_What to do_
Collect all lines from the listing that include the string "each".

_Given information_
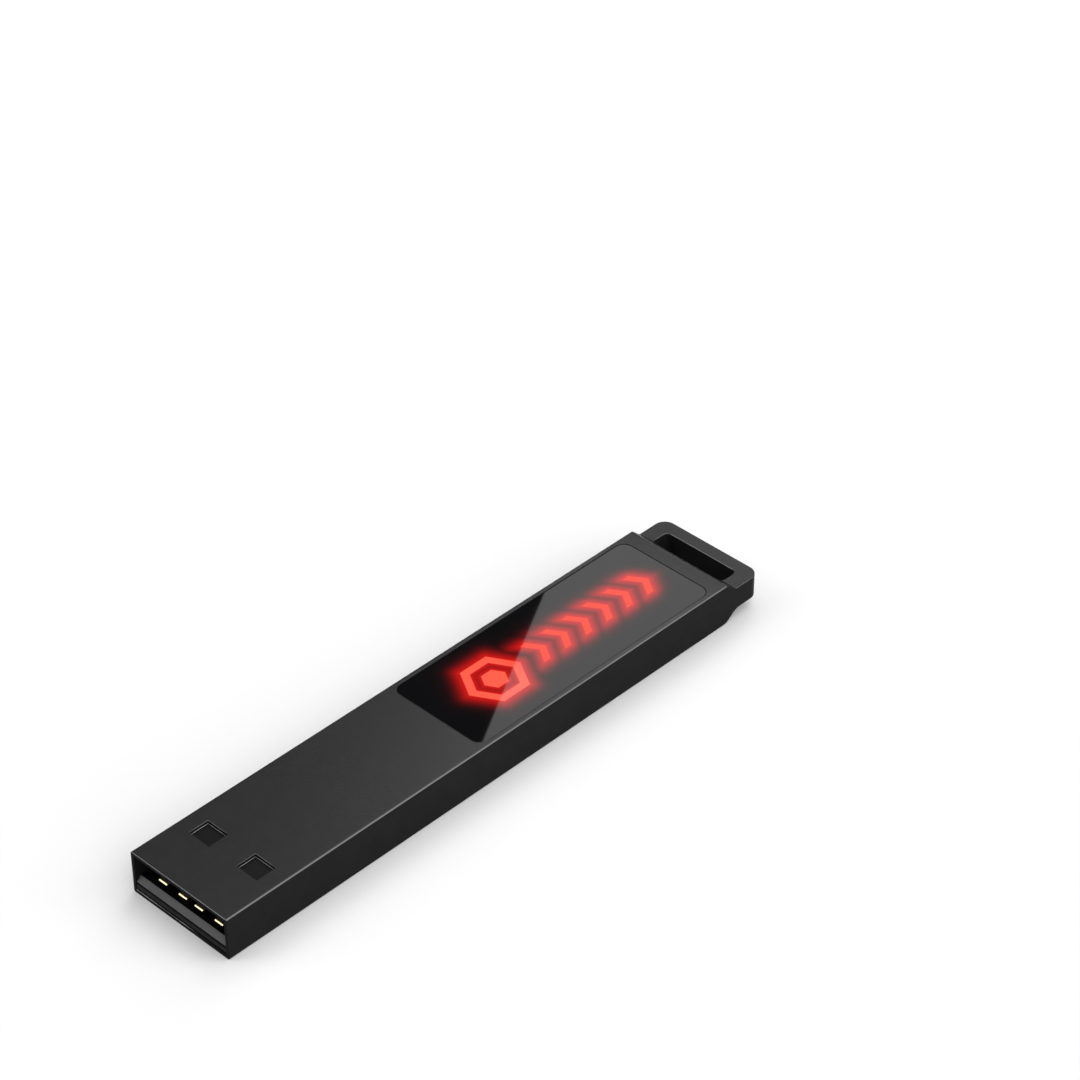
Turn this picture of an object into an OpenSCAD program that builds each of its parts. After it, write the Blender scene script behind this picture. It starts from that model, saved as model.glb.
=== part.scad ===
// Light-up USB flash drive: a flat metal bar whose whole end is the USB-A plug,
// with a backlit window on top and a lanyard slot in the stepped tail.
// Millimetres. +X runs from the plug's mouth to the tail, +Z is up, and the
// origin is the middle of the underside.

/* [Body] */
// Overall length, from the mouth to the tail
body_l = 65.8; // [63:0.1:90]
// Width of the body, which is also the plug's
body_w = 12; // [11:0.1:16]
// Height of the body, which is also the plug's
body_h = 4.5; // [4.4:0.1:6]
// Wall at the sides and underneath
wall = 0.35; // [0.25:0.05:0.5]
// Wall over the plug
top_wall = 0.6; // [0.55:0.01:0.7]
// Radius along the four long edges
edge_r = 0.18; // [0.05:0.01:0.3]

/* [Plug] */
// Free height over the contacts for the socket's tongue
plug_gap = 2.05; // [1.9:0.01:2.1]
// Size of each latch pocket, along and across the plug
latch_size = [2.1, 2.5]; // [1.5:0.1:3]
// From the mouth to the latch pockets
latch_x = 4.95; // [3:0.05:7]
// Distance between the centres of a pair of latch pockets
latch_pitch = 5.95; // [4:0.05:7]
// Depth of the pockets in the top
latch_depth = 0.35; // [0.1:0.01:0.45]
// Contact width
contact_w = 1; // [0.6:0.1:1.5]
// Contact length
contact_l = 8.2; // [5:0.1:10]
// From the mouth to the contacts
contact_x = 1.15; // [0.9:0.05:3]
// Contact thickness
contact_t = 0.1; // [0.05:0.01:0.2]
// Slope at the front of a contact
contact_lead = 0.1; // [0.05:0.01:0.2]

/* [Window] */
// Size of the window recess, along and across the body
window_size = [29.9, 10.94]; // [8:0.1:31]
// Radius of the recess's corners
window_r = 1.1; // [0.6:0.1:2]
// From the window to the start of the tail's step
window_margin = 1.4; // [1:0.1:4]
// Thickness of the lens
lens_t = 0.66; // [0.4:0.01:0.9]
// How far the lens sits below the top face
lens_sink = 0.04; // [0:0.01:0.3]
// Width of the ledge that carries the window
ledge_w = 0.7; // [0.5:0.05:1.2]
// Thickness of that ledge
ledge_t = 0.4; // [0.3:0.05:0.6]

/* [Tail] */
// Length of the tail, step included
tail_l = 4.8; // [4.6:0.1:9]
// Underside and top of the tail above the base
tail_z = [1.12, 3.5]; // [0.5:0.01:4]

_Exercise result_
Turn this picture of an object into an OpenSCAD program that builds each of its parts. After it, write the Blender scene script behind this picture. It starts from that model, saved as model.glb.
// Size of each latch pocket, along and across the plug